[Work to be completed] Everything from the line containing "Write part 6" down to the line containing "padded torso and" is to be returned exactly; include both boundary lines and leave out all others.

3D code data
□ □ □ □ □

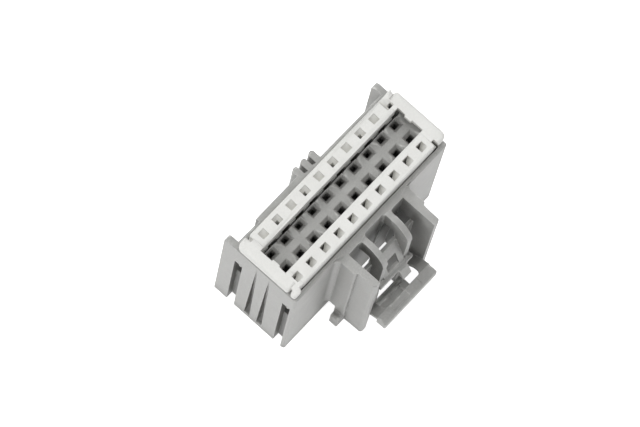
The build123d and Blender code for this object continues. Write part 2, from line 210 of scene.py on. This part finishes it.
def make_edge_group():
    """Where edges are lightened, in uneven patches, for wear and as painted highlight, and where hollows
    get painted shade, but not deep holes.
    """
    tree, given, result = new_group("edges_and_hollows", edge_scales, ("Wear And Highlight", "Painted Shade"))
    # edges lightened for wear and as painted highlight, where the rounded normal turns from the true one
    rounded = tree.nodes.new("ShaderNodeBevel")
    rounded.samples = edge_samples
    tree.links.new(given["Edge Reach"], rounded.inputs["Radius"])
    geometry = tree.nodes.new("ShaderNodeNewGeometry")
    alike = tree.nodes.new("ShaderNodeVectorMath")
    alike.operation = "DOT_PRODUCT"
    tree.links.new(rounded.outputs["Normal"], alike.inputs[0])
    tree.links.new(geometry.outputs["True Normal"], alike.inputs[1])
    turned = spread(tree, alike.outputs["Value"], edge_turn)
    patches = noise(tree, object_place(tree), given["Patch Scale"], patch_noise)
    tree.links.new(join(tree, "MULTIPLY", turned, patches), result["Wear And Highlight"])
    # painted shade: hollows that see little sky get darker, deep holes are left out
    sky = tree.nodes.new("ShaderNodeAmbientOcclusion")
    sky.samples = hollow_samples
    tree.links.new(given["Hollow Reach"], sky.inputs["Distance"])
    painted_hollow_shade = spread(tree, sky.outputs["AO"], hollow_sky)
    not_deep = spread(tree, sky.outputs["AO"], deep_hole_sky)
    tree.links.new(join(tree, "MINIMUM", painted_hollow_shade, not_deep), result["Painted Shade"])
    return tree


def moulded_plastic(name, finish):
    """A moulded plastic with grain, mottling, edges lightened for wear and as painted highlight, and
    painted shade in its low places.
    """
    material = bpy.data.materials.new(name)
    material.use_nodes = True
    tree = material.node_tree
    shader = tree.nodes["Principled BSDF"]
    surface = place_group(tree, mould_group, mould_scales)
    edges = place_group(tree, edge_group, edge_scales)
    grains = blend(tree, surface["Grain"], finish["dark"], finish["light"])
    mottles = blend(tree, surface["Mottle"], finish["dark"], finish["light"])
    tone = blend(tree, surface["Share"], grains, mottles)
    tone = blend(tree, surface["Flow"], tone, finish["painted_shade_and_flow"], flow_strength)
    # painted shade: darkens hollows and corners where less light reaches
    tone = blend(tree, edges["Painted Shade"], tone, finish["painted_shade_and_flow"], finish["painted_shade_strength"])
    # edges lightened for wear and as painted highlight
    tone = blend(tree, edges["Wear And Highlight"], tone, finish["worn_and_highlight"], finish["wear_and_highlight_strength"])
    tree.links.new(tone, shader.inputs["Base Color"])
    roughness = tree.nodes.new("ShaderNodeMapRange")
    roughness.inputs["To Min"].default_value = finish["smoothest"]
    roughness.inputs["To Max"].default_value = finish["roughest"]
    tree.links.new(surface["Mottle"], roughness.inputs["Value"])
    tree.links.new(roughness.outputs["Result"], shader.inputs["Roughness"])
    bump = tree.nodes.new("ShaderNodeBump")
    bump.inputs["Strength"].default_value = finish["grain_strength"]
    bump.inputs["Distance"].default_value = grain_height
    tree.links.new(surface["Grain"], bump.inputs["Height"])
    tree.links.new(bump.outputs["Normal"], shader.inputs["Normal"])
    return material


def merged_mesh(node, name):
    """The mesh of a CAD node with its triangles joined, and its long sharp edges marked for rounding."""
    form = bmesh.new()
    form.from_mesh(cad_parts[node].data)
    bmesh.ops.remove_doubles(form, verts=form.verts, dist=merge_distance)
    bmesh.ops.dissolve_degenerate(form, dist=merge_distance / 2, edges=form.edges)
    bmesh.ops.recalc_face_normals(form, faces=form.faces)
    weight = form.edges.layers.float.new("bevel_weight_edge")
    for edge in form.edges:
        if edge.calc_face_angle(0.0) > sharp_angle and edge.calc_length() > shortest_edge:
            edge[weight] = 1.0
    mesh = bpy.data.meshes.new(name)
    form.to_mesh(mesh)
    form.free()
    return mesh


def settle_modifiers(piece, name):
    """Makes what the modifiers give the piece's plain mesh, and removes them."""
    shaped = piece.evaluated_get(bpy.context.evaluated_depsgraph_get())
    mesh = bpy.data.meshes.new_from_object(shaped)
    piece.modifiers.clear()
    piece.data = mesh
    mesh.name = name
    return mesh


def soft_edged_copy(node, name, width, material):
    """A copy of a CAD node whose long sharp edges have a small moulded rounding."""
    piece = bpy.data.objects.new(name, merged_mesh(node, name))
    bpy.context.scene.collection.objects.link(piece)
    rounding = piece.modifiers.new("rounding", "BEVEL")
    rounding.width = width
    rounding.segments = rounding_segments
    rounding.limit_method = "WEIGHT"
    rounding.use_clamp_overlap = False
    rounded = settle_modifiers(piece, name)
    for polygon in rounded.polygons:
        polygon.use_smooth = True
    rounded.set_sharp_from_angle(angle=smooth_angle)
    evening = piece.modifiers.new("evening", "WEIGHTED_NORMAL")
    evening.keep_sharp = True
    evened = settle_modifiers(piece, name)
    evened.materials.clear()
    evened.materials.append(material)
    return piece


def make_camera():
    """The camera at the photograph's angle, with its roll."""
    back = Vector((math.sin(view_azimuth) * math.cos(view_elevation),
                   -math.cos(view_azimuth) * math.cos(view_elevation),
                   math.sin(view_elevation)))
    right = Vector((0, 0, 1)).cross(back).normalized()
    up = back.cross(right)
    right_rolled = right * math.cos(view_roll) + up * math.sin(view_roll)
    up_rolled = up * math.cos(view_roll) - right * math.sin(view_roll)
    data = bpy.data.cameras.new("camera")
    data.sensor_width = sensor_width
    data.lens = lens_length
    camera = bpy.data.objects.new("camera", data)
    bpy.context.scene.collection.objects.link(camera)
    turn = Matrix((right_rolled, up_rolled, back)).transposed().to_4x4()
    camera.matrix_world = Matrix.Translation(aim_point + back * view_distance) @ turn
    bpy.context.scene.camera = camera


def make_lamp(name, place, power):
    """A soft square lamp that looks at the part."""
    data = bpy.data.lights.new(name, "AREA")
    data.energy = power
    data.size = lamp_size
    lamp = bpy.data.objects.new(name, data)
    bpy.context.scene.collection.objects.link(lamp)
    lamp.location = place
    lamp.rotation_mode = "QUATERNION"
    lamp.rotation_quaternion = (aim_point - Vector(place)).to_track_quat("-Z", "Y")


def make_surround():
    """An even pale surround."""
    world = bpy.data.worlds.new("surround")
    bpy.context.scene.world = world
    world.use_nodes = True
    background = world.node_tree.nodes["Background"]
    background.inputs["Color"].default_value = surround_white
    background.inputs["Strength"].default_value = surround_level


def floor_paint():
    """White paint that the camera, gloss and glass see as the photograph's white ground."""
    material = bpy.data.materials.new("floor_white")
    material.use_nodes = True
    tree = material.node_tree
    tree.nodes.clear()
    path = tree.nodes.new("ShaderNodeLightPath").outputs
    paint = tree.nodes.new("ShaderNodeBsdfDiffuse")
    paint.inputs["Color"].default_value = floor_white
    glow = tree.nodes.new("ShaderNodeEmission")
    both = tree.nodes.new("ShaderNodeAddShader")
    output = tree.nodes.new("ShaderNodeOutputMaterial")
    reflected = join(tree, "MAXIMUM", path["Is Glossy Ray"], path["Is Transmission Ray"])
    seen = join(tree, "MAXIMUM", path["Is Camera Ray"], reflected)
    tree.links.new(join(tree, "MULTIPLY", seen, floor_glow), glow.inputs["Strength"])
    tree.links.new(paint.outputs["BSDF"], both.inputs[0])
    tree.links.new(glow.outputs["Emission"], both.inputs[1])
    tree.links.new(both.outputs["Shader"], output.inputs["Surface"])
    return material


def make_floor():
    """A plain square floor under the part."""
    half = floor_size / 2
    corners = [(-half, -half, 0), (half, -half, 0), (half, half, 0), (-half, half, 0)]
    mesh = bpy.data.meshes.new("floor")
    mesh.from_pydata(corners, [], [(0, 1, 2, 3)])
    mesh.materials.append(floor_paint())
    floor = bpy.data.objects.new("floor", mesh)
    bpy.context.scene.collection.objects.link(floor)


# Studio
make_camera()
make_surround()
make_floor()
for lamp_name, (lamp_place, lamp_power) in lamps.items():
    make_lamp(lamp_name, lamp_place, lamp_power)
bpy.context.scene.view_settings.view_transform = "Standard"

# Plastics
mould_group = make_mould_group()
edge_group = make_edge_group()
grey = moulded_plastic("grey_moulding", grey_finish)
white = moulded_plastic("white_moulding", white_finish)

# Pieces
housing = soft_edged_copy("housing", "housing_moulding", housing_rounding, grey)
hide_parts("housing")
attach(housing, "housing")
retainer = soft_edged_copy("retainer", "retainer_moulding", retainer_rounding, white)
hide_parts("retainer")
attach(retainer, "retainer")
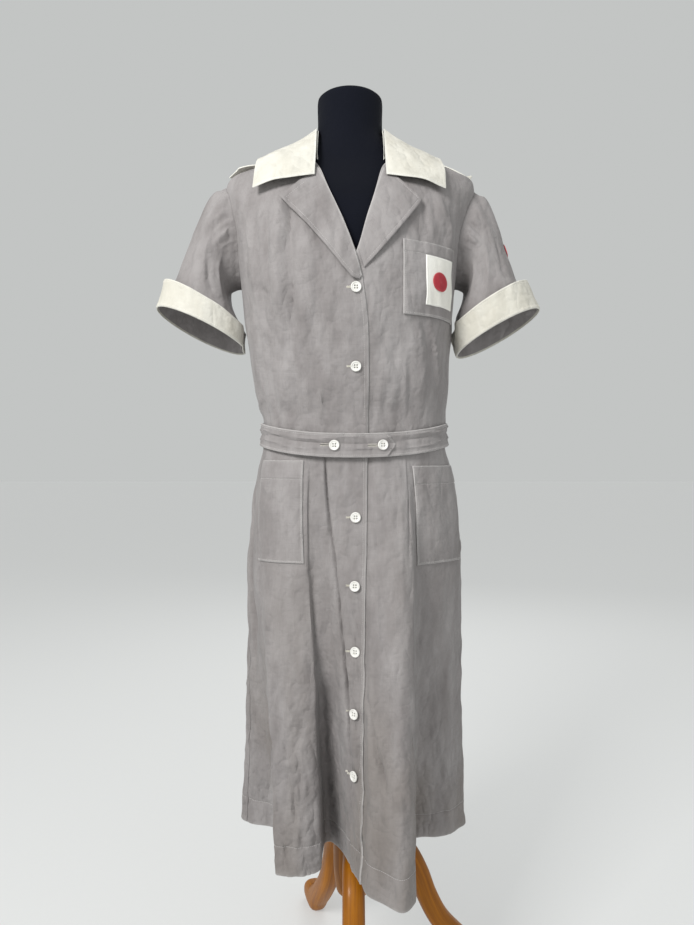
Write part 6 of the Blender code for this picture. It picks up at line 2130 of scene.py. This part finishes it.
@dataclass
class DressForm:
    """The padded torso and neck in black jersey, one body with a flat base and a flat top."""

    room: Workroom
    form: Torso
    neck_x: float = -0.0048
    columns: int = 96
    rows: int = 120

    def build(self) -> None:
        """Makes the torso."""
        turns = np.arange(self.columns) * 360.0 / self.columns + 180.0
        rings = [self.form.cast(turns, np.full(turns.shape, climb)) for climb in FORM_CLIMBS]
        angle = np.radians(turns)
        for height, radius in NECK_RINGS:
            x, y = self.neck_x + radius * np.sin(angle), -radius * np.cos(angle)
            rings.append(np.stack([x, y, 0 * angle + height], axis=-1))
        made = tube("form_torso", resampled(np.array(rings), self.rows))
        self.room.add(made, Look.JERSEY, Slot.JERSEY, "form_body")


def resampled(rings: Array, rows: int) -> Array:
    """More rings on smooth curves through the given ones, evenly spaced, keeping the first and last."""
    steps = np.linalg.norm(np.diff(rings, axis=0), axis=-1).mean(axis=1)
    run = np.concatenate([[0.0], np.cumsum(steps)])
    at = np.unique(np.concatenate([np.linspace(0, run[-1], rows), run[-3:]]))
    count, columns, _ = rings.shape
    flat = rings.reshape(count, -1)
    paths = [curve(run, flat[:, k], at) for k in range(flat.shape[1])]
    return np.stack(paths, -1).reshape(len(at), columns, 3)


def tube(name: str, rings: Array) -> bpy.types.Object:
    """A closed solid through rings, with flat ends and metres round and along as its UV map."""
    rows, columns, _ = rings.shape
    faces = grid_quads(rows, columns, columns).tolist()
    looks = grid_quads(rows, columns, columns + 1).reshape(-1)
    faces += [list(range(columns)), list(range((rows - 1) * columns, rows * columns))]
    made = mesh_object(name, rings.reshape(-1, 3), faces)
    lengths = arc_lengths(np.concatenate([rings, rings[:, :1]], axis=1))
    metres = np.stack(lengths, -1).reshape(-1, 2)[looks]
    ends = np.concatenate([rings[0, :, :2], rings[-1, :, :2]])
    layer = made.data.uv_layers.new(name="cloth")
    layer.data.foreach_set("uv", np.concatenate([metres, ends]).reshape(-1).astype(np.float32))
    outward_faces(made.data, 55.0)
    return made


@dataclass
class Stand:
    """A turned hub and a steel pole under the torso, and three curved wooden legs."""

    room: Workroom
    angles: dict[str, float] = field(default_factory=lambda: {
        "leg_front": 270.0, "leg_right": 12.0, "leg_rear": 107.0})
    half_width: float = 0.0165
    pole_radius: float = 0.014

    def circle(self, radius: float, height: float, count: int = 64) -> Array:
        """A level ring of points about the form's axis."""
        turn = np.arange(count) * 2 * np.pi / count
        return np.stack([radius * np.cos(turn), radius * np.sin(turn), 0 * turn + height], axis=-1)

    def leg_rings(self, count: int = 90, corners: int = 28) -> Array:
        """Rounded square rings along the leg's middle line, flat where the foot stands."""
        table = np.array(LEG)
        at = np.linspace(0, len(LEG) - 1, count)
        reach, height, half = (curve(np.arange(len(LEG)), table[:, k], at) for k in range(3))
        step = len(LEG) / count
        slope_r, slope_z = np.gradient(reach) / step, np.gradient(height) / step
        turn = 2 * np.pi * (np.arange(corners) + 0.5) / corners
        wide = np.sign(np.cos(turn)) * np.abs(np.cos(turn)) ** 0.7
        high = np.sign(np.sin(turn)) * np.abs(np.sin(turn)) ** 0.7
        rings = []
        for k in range(count):
            along = unit(np.array([slope_r[k], 0.0, slope_z[k]])) if k else np.array([1.0, 0.0, 0.0])
            up = np.array([-along[2], 0.0, along[0]])
            ring = np.array([reach[k], 0.0, height[k]]) + high[:, None] * half[k] * up
            ring = ring + wide[:, None] * np.array([0.0, min(self.half_width, half[k]), 0.0])
            ring[:, 2] = np.maximum(ring[:, 2], 0.0)
            rings.append(ring)
        return np.array(rings)

    def build(self) -> None:
        """Makes the hub, the pole and the legs."""
        hub = np.array([self.circle(ring.radius, ring.height) for ring in HUB_RINGS])
        self.room.add(tube("hub_turned", resampled(hub, 60)), Look.WOOD, Slot.WOOD, "stand_hub")
        low, top = HUB_RINGS[-1].height + SEAM, FORM[0].height - SEAM
        pole = np.array([self.circle(self.pole_radius, height) for height in np.linspace(low, top, 12)])
        self.room.add(tube("pole_tube", pole), Look.STEEL, Slot.STEEL, "stand_pole")
        rings = self.leg_rings()
        for name, degrees in self.angles.items():
            cos, sin = math.cos(math.radians(degrees)), math.sin(math.radians(degrees))
            spin = np.array([[cos, sin, 0], [-sin, cos, 0], [0, 0, 1]])
            self.room.add(tube(f"{name}_curved", rings @ spin), Look.WOOD, Slot.WOOD, name)


@dataclass
class Studio:
    """A pale floor, soft lights and the camera at the photograph's angle."""

    room: Workroom
    camera_at: tuple[float, float, float] = (-0.0016, -1.0954, 0.85)
    lens: float = 26.85
    world: Colour = (0.545, 0.558, 0.551, 1)

    def light(self, name: str, place: tuple, aim: tuple, size: float, power: float, colour: tuple) -> None:
        """An area light.

        Args:
            name: Its name.
            place: Where it is.
            aim: Where it points.
            size: Its side.
            power: Its power in watts.
            colour: Its colour.
        """
        data = bpy.data.lights.new(name, "AREA")
        data.size, data.energy, data.color = size, power, colour
        made = bpy.data.objects.new(name, data)
        made.location = place
        made.rotation_euler = (Vector(aim) - Vector(place)).to_track_quat("-Z", "Y").to_euler()
        bpy.context.scene.collection.objects.link(made)

    def build(self) -> None:
        """Makes the floor, the lights, the surroundings and the camera."""
        reach = 30.0
        mesh = bpy.data.meshes.new("floor")
        mesh.from_pydata([(-reach, -reach, 0), (reach, -reach, 0), (reach, reach, 0), (-reach, reach, 0)], [],
                         [(0, 1, 2, 3)])
        floor = bpy.data.objects.new("floor", mesh)
        floor.location.z = -0.0002
        bpy.context.scene.collection.objects.link(floor)
        mesh.materials.append(self.room.material(Look.FLOOR))
        floor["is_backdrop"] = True
        world = bpy.data.worlds.new("studio")
        world.use_nodes = True
        world.node_tree.nodes["Background"].inputs["Color"].default_value = self.world
        world.node_tree.nodes["Background"].inputs["Strength"].default_value = 1.0
        bpy.context.scene.world = world
        bpy.context.scene.view_settings.view_transform = "Standard"
        self.light("key", (-1.40, -2.05, 2.45), (0.0, 0.0, 0.95), 0.9, 80.0, (1.0, 0.99, 0.98))
        self.light("fill", (2.0, -1.9, 1.6), (0.0, 0.0, 0.9), 1.8, 10.0, (0.97, 0.985, 1.0))
        self.light("back", (0.6, 2.4, 2.4), (0.0, 0.0, 0.9), 1.6, 26.0, (1.0, 1.0, 1.0))
        camera = bpy.data.cameras.new("photo_angle")
        camera.lens, camera.sensor_width = self.lens, 36.0
        made = bpy.data.objects.new("photo_angle", camera)
        made.location = self.camera_at
        made.rotation_euler = (math.radians(90.0), 0.0, 0.0)
        bpy.context.scene.collection.objects.link(made)
        bpy.context.scene.camera = made


def corners(box: tuple) -> list[list[float]]:
    """A box's two corners as plain lists."""
    return [[float(v) for v in corner] for corner in box]


def main() -> None:
    """Builds every sub-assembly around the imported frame."""
    logging.basicConfig(level=logging.INFO, format="%(name)s: %(message)s")
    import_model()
    solid_box = corners(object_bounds())
    room = Workroom()
    body, form = Torso(BODY), Torso(FORM)
    Studio(room).build()
    DressForm(room, form).build()
    Stand(room).build()
    bodice = Bodice(room, body)
    bodice.build()
    skirt = Skirt(room, body, form)
    skirt.build()
    belt = Belt(room)
    belt.build()
    Sleeve(room, bodice, "right", Side.RIGHT, SleeveRing(-0.2290, -0.012, 1.0900, 0.0620, 0.053, 32.0),
           SleeveRing(-0.2385, -0.014, 1.0555, 0.0730, 0.058, 24.5)).build()
    left = Sleeve(room, bodice, "left", Side.LEFT, SleeveRing(0.2085, -0.012, 1.0890, 0.0610, 0.053, 32.0),
                  SleeveRing(0.2280, -0.014, 1.0515, 0.0690, 0.058, 27.5))
    left.build()
    left.badge(bodice.disc_radius, 8.0, 0.62)
    Collar(room, bodice, form).build()
    Buttons(room, bodice, skirt, belt).build()
    {"solids": solid_box, "visual": corners(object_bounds())}


if __name__ == "__main__":
    main()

□ □ □ □ □

[Right answer]
Write part 6 of the Blender code for this picture. It picks up at line 2130 of scene.py. This part finishes it.
@dataclass
class DressForm:
    """The padded torso and neck in black jersey, one body with a flat base and a flat top."""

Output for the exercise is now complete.